> _The exercise_
Copy each line below without leaving any out.

(Records with modeling code)
+--

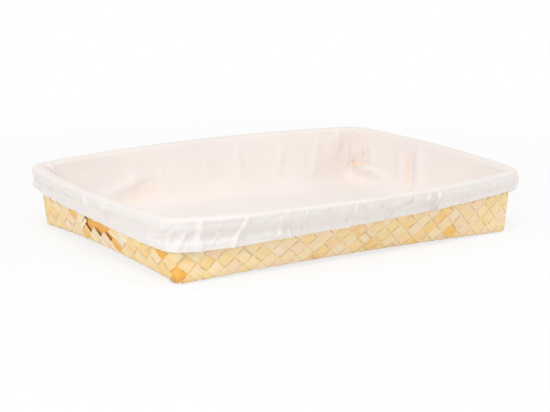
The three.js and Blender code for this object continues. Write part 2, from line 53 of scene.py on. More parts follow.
# Plait: strips on the bias, over and under each other. Widths are shares of the spacing.
STRIP_SPACING = 15
STRIP_ANGLE = math.radians(48.6)
STRIP_THICKNESS = 0.6
STRIP_RISE = 0.8
STRIP_WIDTHS = (0.962, 0.992)
STRIP_TONES = (0, 0.8)
CROWN_RISE = 0.9
VALLEY = 0.4
PLAIT_DEPTH = VALLEY - STRIP_RISE - STRIP_THICKNESS / 2
LOOSENESS = 0.16
END_CURL = 0.8
END_DOUBLING = 0.9
FOLD_SPAN = 0.42

# How a strip is sampled, counted in crossings: the shortest that is kept, how far the slant of an end
# reaches in, the distance that stands for no cut end near, and the number that falling strips count from
STRIP_SAMPLES = 7
STRIP_COLUMNS = 5
CUT_SAMPLES = 60
SHORTEST_STRIP = 0.3
RIM_END_REACH = 2
FAR_FROM_CUT = 9.0
FALLING_NUMBERS = 100

# The few strips that start in deep yellow or orange bamboo, by direction and line, and their tones
STRONG_TONES = {(True, -6): 1.0, (False, -18): 0.88, (False, -24): 0.98, (True, 26): 0.86}
STRONG_REACH = 5

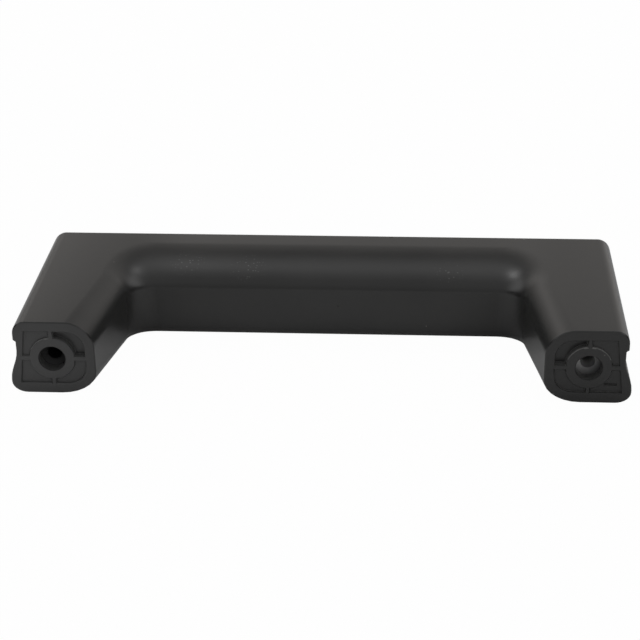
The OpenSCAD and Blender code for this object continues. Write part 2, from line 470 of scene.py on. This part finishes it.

+--

> _Output_
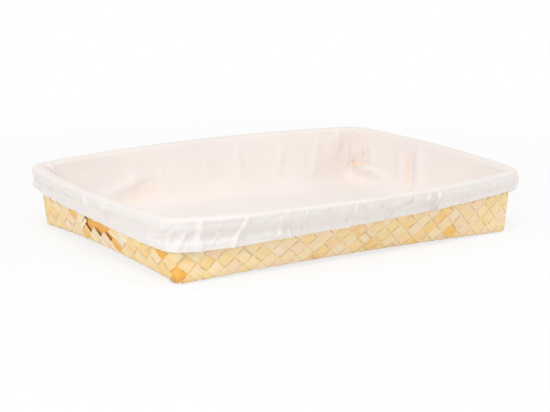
The three.js and Blender code for this object continues. Write part 2, from line 53 of scene.py on. More parts follow.
# Plait: strips on the bias, over and under each other. Widths are shares of the spacing.
STRIP_SPACING = 15
STRIP_ANGLE = math.radians(48.6)
STRIP_THICKNESS = 0.6
STRIP_RISE = 0.8
STRIP_WIDTHS = (0.962, 0.992)
STRIP_TONES = (0, 0.8)
CROWN_RISE = 0.9
VALLEY = 0.4
PLAIT_DEPTH = VALLEY - STRIP_RISE - STRIP_THICKNESS / 2
LOOSENESS = 0.16
END_CURL = 0.8
END_DOUBLING = 0.9
FOLD_SPAN = 0.42

# How a strip is sampled, counted in crossings: the shortest that is kept, how far the slant of an end
# reaches in, the distance that stands for no cut end near, and the number that falling strips count from
STRIP_SAMPLES = 7
STRIP_COLUMNS = 5
CUT_SAMPLES = 60
SHORTEST_STRIP = 0.3
RIM_END_REACH = 2
FAR_FROM_CUT = 9.0
FALLING_NUMBERS = 100

# The few strips that start in deep yellow or orange bamboo, by direction and line, and their tones
STRONG_TONES = {(True, -6): 1.0, (False, -18): 0.88, (False, -24): 0.98, (True, 26): 0.86}
STRONG_REACH = 5

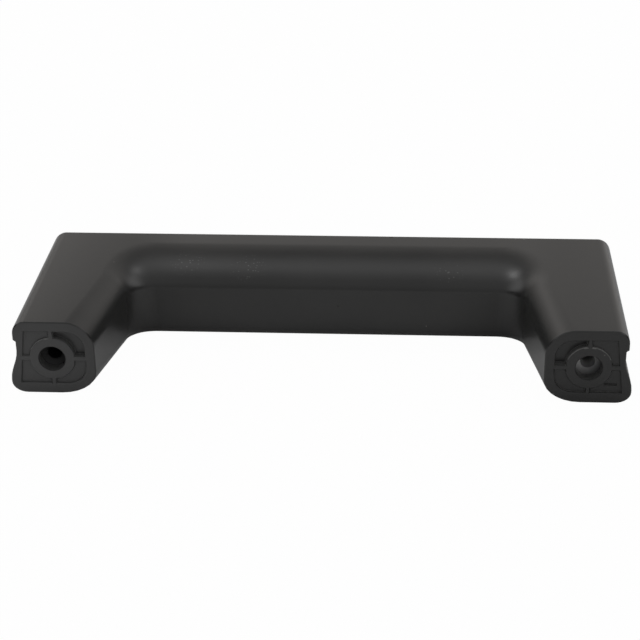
The OpenSCAD and Blender code for this object continues. Write part 2, from line 470 of scene.py on. This part finishes it.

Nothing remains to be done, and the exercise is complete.